The keywords used in qualitative answers that address feedback and engagement are crucial in helping the organization determine not only the root causes of negative employee experiences, but also improve upon the employee experience in general. And when the right questions are asked against a continuous feedback framework (say, monthly or quarterly check-ins that repeat the same questions), that’s when analytics of the trends become the tool that let you keep your finger on the pulse of employee experience.

RELATED: Employee pulse surveys: Best practices and making sense of the data

3. Manager and leader access to the right data

Data is great at an organizational level, but change and improvement in the day-to-day employee experience is ultimately going to land with leaders.

Providing managers with access to analytics dashboards for their team will allow them not only to gain insights for themselves, but also to then use that data to make informed decisions around their team. It will empower leaders to better manage their teams, all the while improving their own experience as employees as well.

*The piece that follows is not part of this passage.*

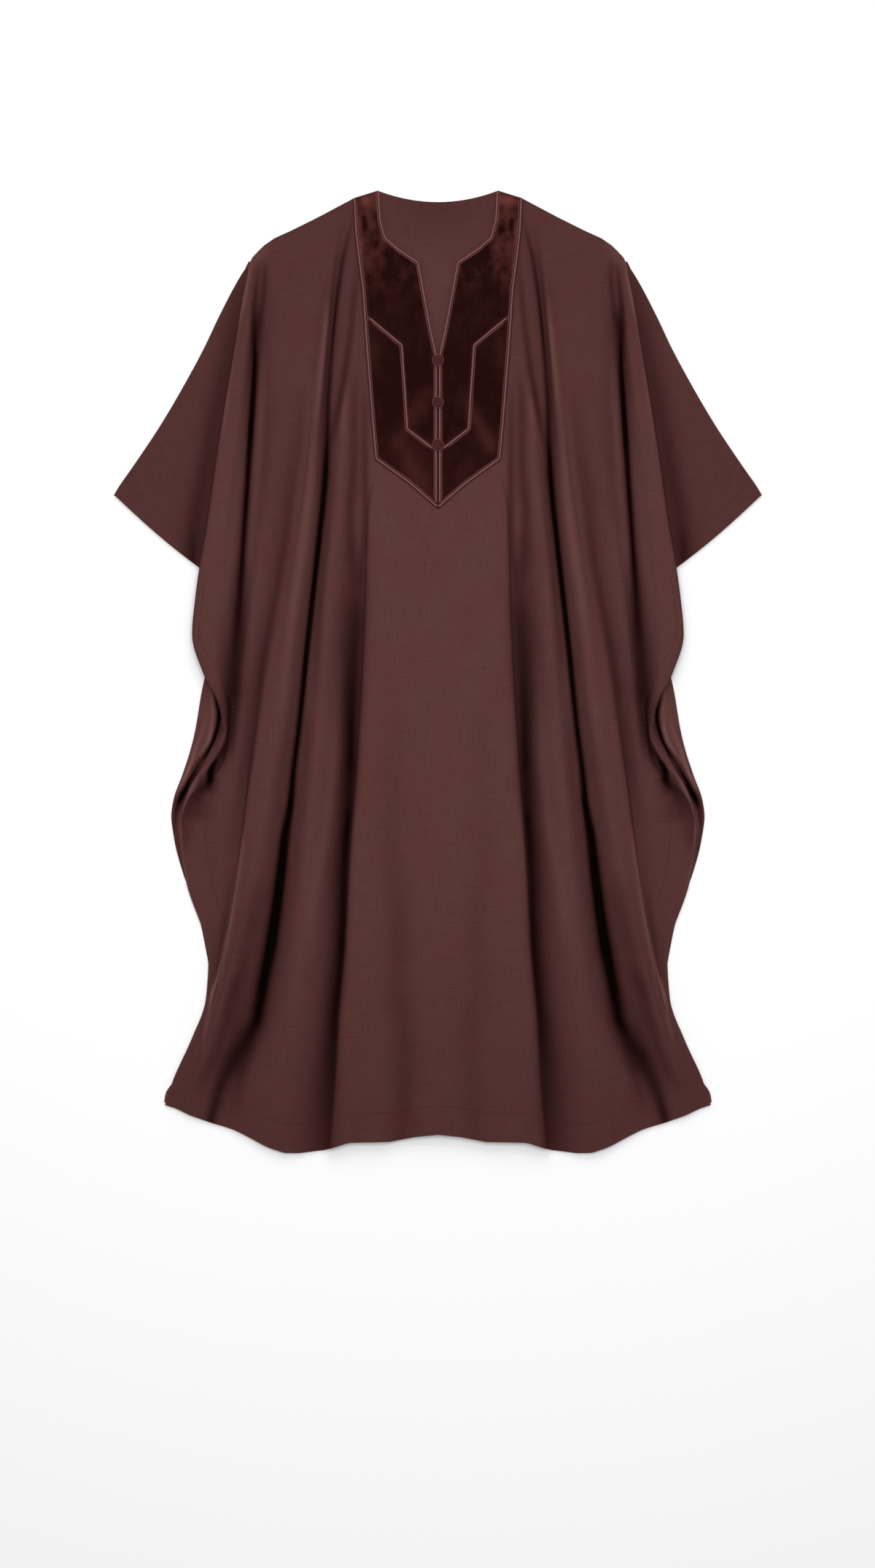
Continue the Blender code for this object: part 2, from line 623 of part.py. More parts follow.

This is particularly important for leaders with a large span of control, who will benefit from being able to see at a glance:

  • How their team’s happiness is trending – has anyone has moved down relative to their normal rating and why?
  • What key words are the team using when it comes to the support they require?
  • Wellbeing metrics.
  • Tenure.

As a people leader, frequent 1:1s can seem daunting if you don’t know where to start – but giving your leaders the data to facilitate 1:1s will not only make their job easier, but can also lead to them having more successful conversations (and be sure to grab a copy of our free manager 1:1 check-in template).

When organizations use analytics proactively, leveraging the right tools and sharing those tools with their team, they are able to deliver better, more efficient and tailored employee experiences that engage, drive performance and productivity.